人の本性というのは悪であり、それが善なのは人為的な努力をしたからなのである。『荀子』性悪篇
『性悪説』の結論です。
【僞】は人+爲 から作られた会意文字で、「人が爲(す)る」ということを表わす字として作らtれました。
人為、作為、人が意識して行う、という意味が「偽」の原義です。派生的に「いつわる」、「あざむく」、「にせ」という意味が生まれました。
人之性惡、其善者僞也。
人の性は悪なり、其の善なる者は偽なり。
人間の本来の性質は悪であり、それが善であるということは人為によるものである。
今人之性、生而有好利焉。
今、人の性、生まれながらにして利を好む有り。
今考えてみるに、人間の本来の性質には、生まれつき利益を追求する傾向がある。
順是、故爭奪生、而辭讓亡焉。
是に順ふ、故に争奪生じて、辞譲亡(ほろ)ぶ。
これに従うがために、他人との奪い合いが生じて、譲りあうという精神がなくなってしまう。

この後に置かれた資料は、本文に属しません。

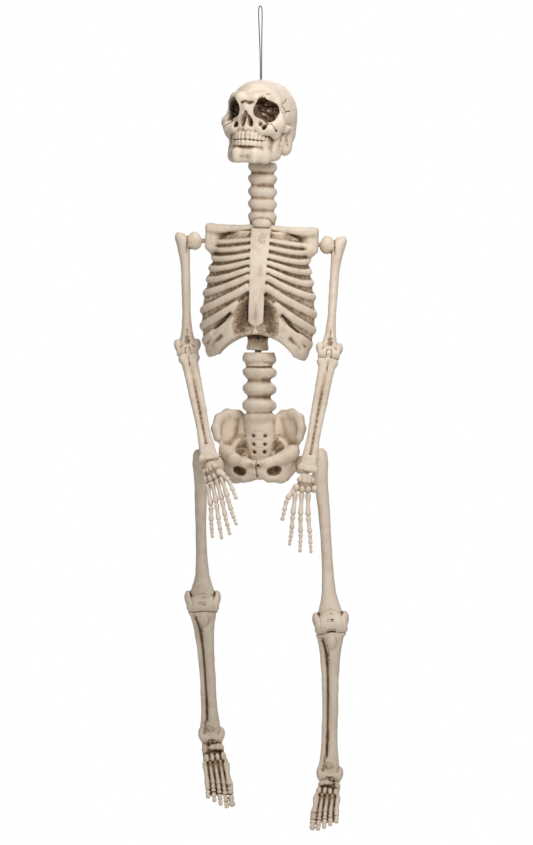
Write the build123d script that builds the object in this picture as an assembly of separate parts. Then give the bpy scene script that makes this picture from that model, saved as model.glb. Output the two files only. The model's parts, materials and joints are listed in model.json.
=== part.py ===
from build123d import *
from math import atan2, cos, degrees, radians, sin
import os

# A hanging skeleton figure of moulded plastic bones, in millimetres.
# +Z is up, the figure faces -Y, and its right side is on -X.
# The origin is the inside top of the hanging loop.

os.makedirs("parts", exist_ok=True)

# ---- driving dimensions -------------------------------------------------------------------------
WALL = 2.2  # thickness of the hollow mouldings
GAP = 0.35  # between curved faces that move past each other
RUN = 0.07  # radial clearance of a hinge pin in its hole
CORD_R = 0.6
STOPPER_TOP = -91.0  # the cord's two ends are fixed here
STOPPER_R = 5.0

PIVOT = Vector(1.8, 4, -174)  # ball of the neck peg, inside the base of the skull
SKULL_YAW = -21
SKULL_ROLL = 3

NECK_TOP = -188.0
NECK_FOOT = -262.0
NECK_R = 16.6
NECK_VALLEY_R = 13.4

TORSO_AT = Vector(1.8, 4, -258)
TORSO_LEAN = 2.3
TORSO_YAW = -4.5
STUB_R = 12.6
STUB_BOTTOM = -154.5

PELVIS_AT = Vector(-2.2, 4, -416.4)
PELVIS_YAW = -8
HIP_SIDE = 50.0
HIP_DROP = -134.0
HIP_BACK = 10.0

SIDES = {"right": -1, "left": 1}

# Rest pose of each side: angles from straight down, forward positive, in degrees.
SHOULDER = {"right": Vector(-79.5, 8, -281), "left": Vector(79, 8, -286)}
UPPER_ARM = {
    "length": 133.0,
    "forward": {"right": -10, "left": 10.5},
    "inward": {"right": 1.6, "left": 4.4},
}
FOREARM = {
    "length": 154.0,
    "forward": {"right": 22.5, "left": 10.8},
    "inward": {"right": 11.2, "left": 10.4},
}
HAND = {
    "forward": {"right": 18, "left": 5},
    "inward": {"right": 15, "left": 4},
    "turn": {"right": 42, "left": 8},
}
THIGH = {
    "length": 191.0,
    "forward": {"right": -30, "left": 3},
    "inward": {"right": 0.8, "left": -3.8},
}
SHANK = {
    "length": 190.0,
    "forward": {"right": -30, "left": -15},
    "inward": {"right": 3.6, "left": 0.4},
}
FOOT = {"forward": {"right": 36, "left": 58}, "inward": {"right": 9, "left": 9}}

ARM_OFFSET = 12.5  # from the shoulder ball out to the humerus shaft
LEG_OFFSET = 22.0  # from the hip ball out to the femur shaft

SHOULDER_BALL, SHOULDER_STEM = 5.0, 2.7
WRIST_BALL, WRIST_STEM = 3.4, 2.0
HIP_BALL, HIP_STEM = 6.0, 3.4
NECK_BALL, NECK_STEM = 7.0, 3.9
WAIST_BALL, WAIST_STEM = 6.5, 3.9

ELBOW = {"knuckle": 7.8, "width": 27.0, "tongue": 5.4, "pin": 1.6}
KNEE = {"knuckle": 12.0, "width": 40.0, "tongue": 9.0, "pin": 2.2}
ANKLE = {"knuckle": 8.6, "width": 27.0, "tongue": 8.0, "pin": 1.8}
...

また(人の本来の性質に)生まれながらにして嫉んだり憎んだりする傾向がある。
これに従うがために、人を損ない傷つけることが生じ、誠意や信義がなくなってしまう。
また(人の本来の性質に)生まれながらにして聞きたい見たいという欲求があり、
美しい音楽や女性を好むという傾向がある。
これに従うがために、無節制になり、礼儀や文理がなくなってしまう。
そのために、人間の生まれつきの性質や感情にまかせると、必ず奪い合いが起こり、
文理が犯されて、ついには世界の混乱におちいるのである。
だからこそ必ず、正しい指導者や礼儀の指導があってこそ、そののちに辞譲の精神が生まれ、
筋道にかない、(世の中が)治まることになるのである。
用此観之、
此(これ)を用(も)つて之(これ)を観(み)れば、
以上のことによって観察するなら
然則人之性悪明矣。
然らば則ち人の性は悪なること明らかなり。
人間の本性が悪いものだということは明瞭である。
其善者偽也。
其の善なる者は偽なり。
その善さというのは後天的な努力の結果である。